5. Cut out alcoholic drinks. Alcohol contains empty calories and increases the appetite. 12 ounces of beer is 150 calories, 4 ounces of wine is 77 calories, an ounce of hard liquor (gin, vodka, rum, whiskey, or scotch) contains 64 calories for 80 proof varieties, and 80 calories for those that are100 proof. If you add a mixer, the calories may soar. One cup (8 ounces) of orange juice contains 111 calories, regular cola or lemon-lime soda has about 100 calories, and regular ginger ale, tonic, or quinine water has around 80 calories. And you don’t usually drink just 4 oz of wine – that’s a small pour. Nor are you getting just 1 oz of hard liquor. Think of all the calories that you can save by not drinking those beers, in addition to the nuts and pretzels that go along with the drinks.

Do you really need to lose weight?
But what if you don’t drink alcohol, eat a high fiber, low-fat diet, and need to lose those 5-10 pounds? First of all, congratulations because eating healthfully may be more important than losing those stubborn pounds.
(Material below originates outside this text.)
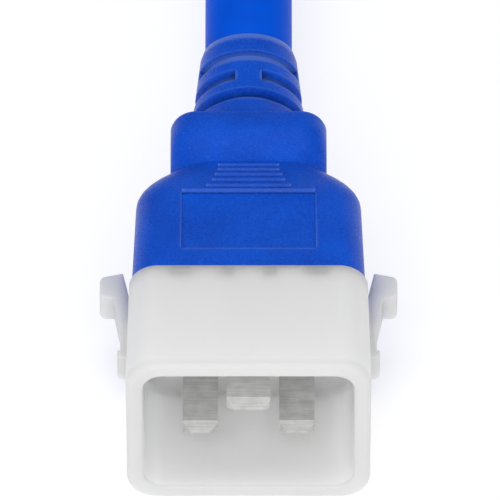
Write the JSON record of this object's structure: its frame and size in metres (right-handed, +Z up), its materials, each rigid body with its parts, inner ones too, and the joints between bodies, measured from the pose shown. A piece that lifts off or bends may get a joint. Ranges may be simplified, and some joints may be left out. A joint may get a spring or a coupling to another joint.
{
  "type": "locking power cord",
  "caption": "Mains cord with a shrouded three-pin plug, squeeze levers that lock it in its socket, and a matching three-slot connector at the far end.",
  "frame": {"origin": "centre of the plug's own box (without the free cord), on the surface that it lies on", "axes": "+Y from the plug's mouth along the plug towards the cord, +Z up from its flat underside, +X to the right seen from the mouth"},
  "size_m": [0.1761, 0.3023, 0.0296],
  "materials": {
    "sleeve": "satin translucent",
    "pin_plating": "nickel plated, brushed",
    "moulding": "fine spark grain",
    "jacket": "smooth satin",
    "strap": "woven",
    "insert": "satin",
    "contact_brass": "rolled",
    "core_brown": "satin",
    "core_blue": "satin",
    "core_green": "satin"
  },
  "bodies": {
    "cord_set": {"plug_sleeve": "sleeve", "line_pin": "pin_plating", "neutral_pin": "pin_plating", "earth_pin": "pin_plating", "line_core": "core_brown", "neutral_core": "core_blue", "earth_core": "core_green", "plug_body": "moulding", "cord_entry": "jacket", "cord_lead": "jacket", "cord_coil": "jacket", "coil_tie": "strap", "cord_tail": "jacket", "connector_insert": "insert", "connector_body": "moulding", "connector_cord_end": "jacket", "connector_line_contact": "contact_brass", "connector_neutral_contact": "contact_brass", "connector_earth_contact": "contact_brass", "connector_line_core": "core_brown", "connector_neutral_core": "core_blue", "connector_earth_core": "core_green"},
    "left_lever": {"lock_lever_left": "sleeve"},
    "right_lever": {"lock_lever_right": "sleeve"}
  },
  "joints": [
    {"name": "left_lever_squeeze", "type": "hinge", "parent": "cord_set", "child": "left_lever", "pos_m": [-0.01654, -0.03184, 0.0132], "axis": [0, 0, -1], "range_deg": [0, 4], "stiffness_Nm_per_rad": 0.5},
    {"name": "right_lever_squeeze", "type": "hinge", "parent": "cord_set", "child": "right_lever", "pos_m": [0.01654, -0.03184, 0.0132], "axis": [0, 0, 1], "range_deg": [0, 4], "stiffness_Nm_per_rad": 0.5}
  ]
}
I would like you to determine if your goal weight is realistic – have you ever been at that weight as an adult. If not, I recommend that you continue eating healthfully and focus on training. You may want to get your body fat measured to determine your body composition. You don’t want to risk losing muscle.

Reducing calories during spring training
To lose those stubborn pounds gained during the winter, on the non-training or light training days, reduce your caloric intake by 250-500 kcal. This will be accomplished by reducing portion size and following the suggestions listed. I do not recommend caloric restriction on a day of a race or a long training ride. Since your body requires adequate carbohydrates and protein, now it is time to determine your minimum needs. Carbohydrates intake should range from 7-13 grams per kilogram bodyweight. Protein intake should range from 1.4 to 2.0 grams per kilogram bodyweight. (To calculate kilogram bodyweight, divide your weight by 2.2.) Calculate your minimum needs using the lower end of the range. To determine carbohydrate and protein calories, multiple the number of grams by 4 (there are 4 calories in a gram of carbohydrate and protein, and 9 calories in a gram of fat.) The remaining calories should come from fat which should range from 0.8 to 1.0 grams per kilogram bodyweight. Avoid foods high in trans-fats and saturated fats. “Good” fats are in foods such as fish, nuts, olive oil, and avocados.

Body Composition
You may notice at some point you stop losing weight, or you may have possibly gained weight. Get your body fat measured now so that you can see changes in your body composition. If you belong to a health club, ask a trainer for a body composition measurement. If your body fat has decreased, the extra weight is muscle weight. Remember, you are exercising more and your muscles are getting larger while you are losing fat as you improve your diet. Do your pants fit you better? If so, you may want to reconsider your goal weight. The number is not as important as how you look and feel.

It is not recommended to go below 5% body fat for men and 12% for women. Elite male cyclists’ body fat range from 5-12%, and elite women from 8-15%. If you are too thin, you will be at a disadvantage. Excessive leanness (below essential body fat levels), and the processes of maintaining an unrealistically low body fat level through calorie restriction and excessive training can predispose an athlete to eating disorders and increase the risk for muscular injury, stress fractures and menstrual irregularities. The ranges of body fat for optimal health and fitness are 16-25% for women and 12-18% for men.